De temps en temps, dans ce parcours, cela lui arrive. Comme j'ai fait le choix assumé de lire jusqu'à présent cette oeuvre dans son ordre chronologique, je peux témoigner que c'est la troisième fois qu'il convoque la religion, ceci après La Conquête de Plassans et La Faute de l'abbé Mouret.
Souvent après un roman dur, Zola cherche à nous apaiser avec un roman doux. Après La Terre nous en avions bien besoin.
Pas facile en effet de passer de la Terre au Rêve, des culbutes dans les tas de foin à l'amour mystique. Est-ce le même Zola ? Certes, ce n'est pas ici du Zola pur jus, cependant...
Angélique, est une enfant abandonnée placée dès sa naissance à l'assistance publique. Mais à l'adolescence, souffrant de la violence qu'elle subit, elle décide de s'enfuir de la famille dans laquelle elle avait été confiée. Elle sera recueillie par un couple de brodeurs, les Hubert, elle va grandir comme protégée du reste du monde, oubliant le mal qui existe peut-être encore ailleurs, elle va mettre toute la force de son âme dans son métier de brodeuse.
Angélique laisse entrer dans son âme la paix, la majesté des vieilles pierres de la cathédrale toute proche, ces pages sont belles.

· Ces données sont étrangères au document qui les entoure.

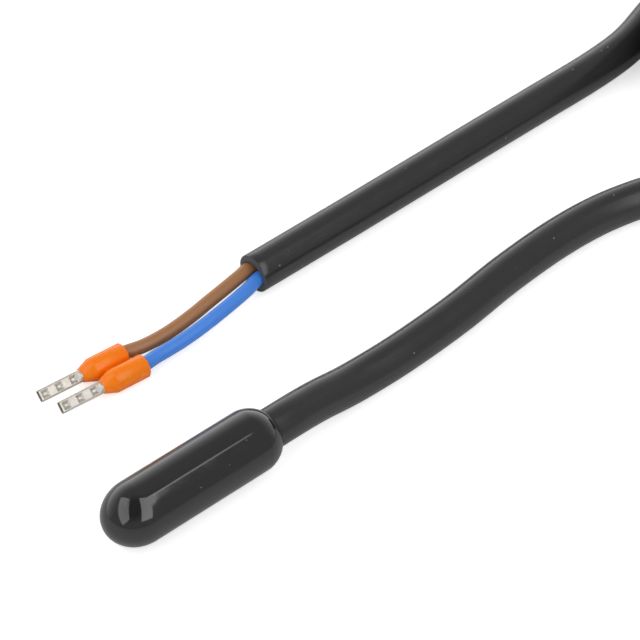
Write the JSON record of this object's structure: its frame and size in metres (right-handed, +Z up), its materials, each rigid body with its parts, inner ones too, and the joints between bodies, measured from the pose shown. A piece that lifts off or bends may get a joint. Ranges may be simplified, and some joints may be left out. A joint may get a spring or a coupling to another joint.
{
  "type": "ntc temperature sensor",
  "caption": "Temperature probe with a moulded round-tipped capsule on a round two-core cable, its free cores ending in crimped bootlace ferrules.",
  "frame": {"origin": "on the surface that the probe lies on, under the middle of the capsule's length", "axes": "+X along the capsule from its round tip to the face where the cable leaves, +Z up, +Y to the side of the opened cable end"},
  "size_m": [0.2101, 0.0478, 0.0211],
  "materials": {
    "capsule_resin": "glossy moulded black",
    "cable_jacket": "satin extruded black",
    "core_brown": "satin extruded brown",
    "core_blue": "satin extruded blue",
    "collar": "satin moulded orange",
    "barrel": "dull tin-plated copper, crimped",
    "copper": "bare copper strands",
    "tie": "matte black",
    "ceramic": "dark sintered ceramic",
    "bead_resin": "dark resin",
    "lead_wire": "tinned wire",
    "splice_brass": "plain brass",
    "shrunk_sleeve": "matte shrunk tube"
  },
  "bodies": {
    "root": {"capsule": "capsule_resin", "thermistor_chip": "ceramic", "thermistor_bead": "bead_resin", "thermistor_lead_brown": "lead_wire", "thermistor_lead_blue": "lead_wire", "splice_crimp_brown": "splice_brass", "splice_crimp_blue": "splice_brass", "splice_sleeve_brown": "shrunk_sleeve", "splice_sleeve_blue": "shrunk_sleeve", "inner_core_brown": "core_brown", "inner_core_blue": "core_blue", "inner_strands_brown": "copper", "inner_strands_blue": "copper", "jacket_probe_end": "cable_jacket", "cable_probe_lead": "cable_jacket", "cable_hank": "cable_jacket", "hank_tie": "tie", "cable_free_lead": "cable_jacket", "jacket_free_end": "cable_jacket", "core_brown": "core_brown", "core_blue": "core_blue", "strands_brown": "copper", "strands_blue": "copper", "ferrule_collar_brown": "collar", "ferrule_collar_blue": "collar", "ferrule_barrel_brown": "barrel", "ferrule_barrel_blue": "barrel"}
  },
  "joints": []
}
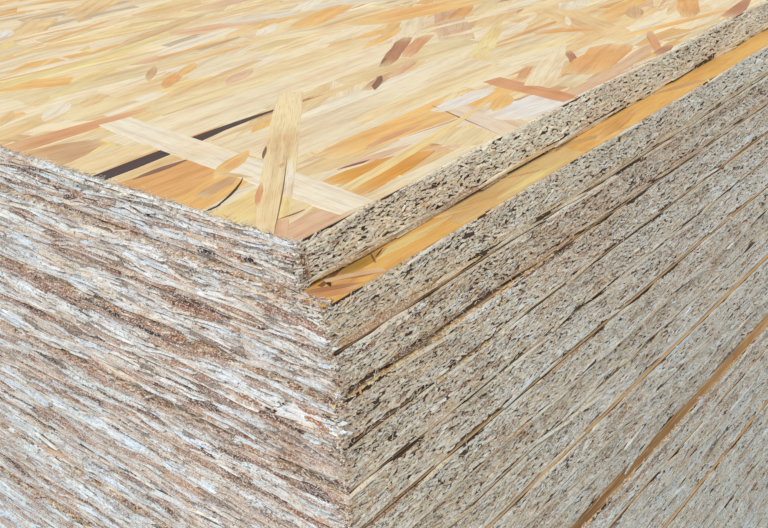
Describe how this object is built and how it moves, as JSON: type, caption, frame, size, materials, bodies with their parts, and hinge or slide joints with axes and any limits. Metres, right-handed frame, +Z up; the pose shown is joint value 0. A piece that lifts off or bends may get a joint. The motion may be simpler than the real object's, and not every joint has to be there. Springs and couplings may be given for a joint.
{
  "type": "stack of osb panels",
  "caption": "Straight stack of loose rectangular oriented strand board sheets, with sawn edges, slightly shifted on each other.",
  "frame": {"origin": "middle of the stack's footprint on the floor, at the lowest sheet's lower face", "axes": "+X along the sheets' length, +Y along their width, +Z up"},
  "size_m": [2.5063, 1.2719, 0.72],
  "materials": {
    "strand_board": "pressed wood strands, matt, sawn edges"
  },
  "bodies": {
    "root": {"panel_01": "strand_board", "panel_02": "strand_board", "panel_03": "strand_board", "panel_04": "strand_board", "panel_05": "strand_board", "panel_06": "strand_board", "panel_07": "strand_board", "panel_08": "strand_board", "panel_09": "strand_board", "panel_10": "strand_board", "panel_11": "strand_board", "panel_12": "strand_board", "panel_13": "strand_board", "panel_14": "strand_board", "panel_15": "strand_board", "panel_16": "strand_board", "panel_17": "strand_board", "panel_18": "strand_board", "panel_19": "strand_board", "panel_20": "strand_board", "panel_21": "strand_board", "panel_22": "strand_board", "panel_23": "strand_board", "panel_24": "strand_board", "panel_25": "strand_board", "panel_26": "strand_board", "panel_27": "strand_board", "panel_28": "strand_board", "panel_29": "strand_board", "panel_30": "strand_board", "panel_31": "strand_board", "panel_32": "strand_board", "panel_33": "strand_board", "panel_34": "strand_board", "panel_35": "strand_board", "panel_36": "strand_board", "panel_37": "strand_board", "panel_38": "strand_board", "panel_39": "strand_board", "panel_40": "strand_board", "panel_41": "strand_board", "panel_42": "strand_board", "panel_43": "strand_board", "panel_44": "strand_board", "panel_45": "strand_board", "panel_46": "strand_board", "panel_47": "strand_board", "panel_48": "strand_board"}
  },
  "joints": []
}
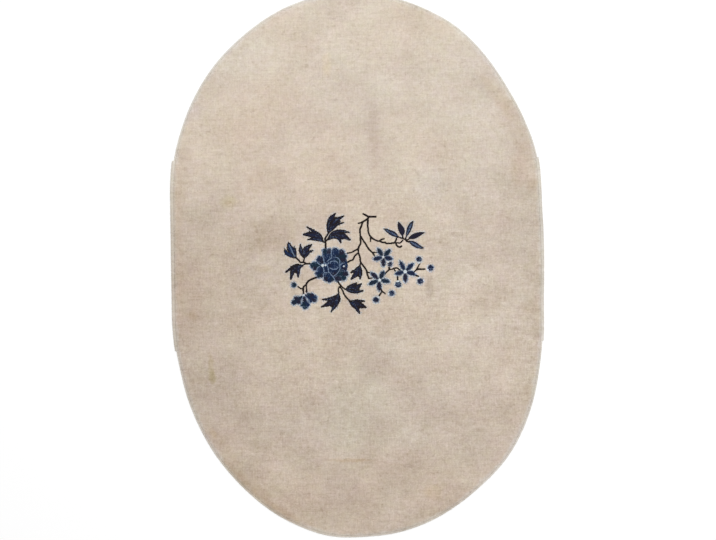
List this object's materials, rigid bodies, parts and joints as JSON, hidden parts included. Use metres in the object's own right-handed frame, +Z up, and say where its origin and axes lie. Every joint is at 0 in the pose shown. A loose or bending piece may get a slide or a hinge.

Mais que vient faire dans la grande fresque des Rougon-Macquart cette histoire d'une enfant abandonnée, recueillie dans l'ombre protectrice d'une cathédrale romane ? Tout simplement parce qu'Angélique descend de la lignée des Rougon. Elle est la fille de Sidonie Rougon. Enfant battue, abandonnée, fuyant une lignée maudite... Fuyant un destin qui n'était pas le sien... Ici, Zola rajoute un morceau au puzzle de la grande fresque.
Nous voici donc à Beaumont-l'Église, ville créée de pure fantaisie, tout comme la ville de Plassans sortie de l'imaginaire de l'auteur. Qui plus est, c'est une ville épiscopale pour la circonstance. J'ai reconnu ici toute la force créatrice de ce cher Zola et sa capacité à évoluer vers des univers où on ne l'attend pas.
Zola qu'on pourrait aisément qualifier de mécréant, nous délivre ici une crise de foi aiguë.
Angélique guette à sa fenêtre et brusquement un prince charmant débarque comme par miracle, il s'appelle Félicien. Il est doué aussi de ses mains, entendez ici qu'il est un artiste lui aussi dans le registre ecclésiastique. Il est peintre verrier.
Angélique et lui ont en commun l'art de leur métier et puis autre chose aussi... Ils vont apprendre à se connaître parce qu'ils sont amenés à travailler sur un ouvrage commun en vue d'une prochaine procession...
Le sujet est tellement banal qu'on pourrait presque en rire. Écoutez un peu. Ils s'aiment en silence et chacun s'interdit d'y croire un seul instant, ils se mentent l'un à l'autre et se mentent à eux-mêmes, puis quand ils se l'avouent enfin et qu'ils veulent se marier, ils n'ont pas encore dans leur naïveté enfantine imaginé que leurs familles s'opposeront à ce mariage. Plus particulièrement c'est la famille du jeune homme ou plutôt son père évêque qui va interdire cet amour. Oui, un évêque, vous m'avez bien lu... Cela dit, c'était possible, il avait eu cet enfant et était entré dans la religion après le décès de son épouse, morte en donnant naissance à l'enfant...
Elle et lui, c'est un trait de lumière. Elle aimait Jésus jusqu'à présent et elle va trahir ce dernier pour ce Félicien tombé du ciel comme un archange.
Félicien est destiné à une autre, compte tenu du rang que tient sa famille. Qu'importe !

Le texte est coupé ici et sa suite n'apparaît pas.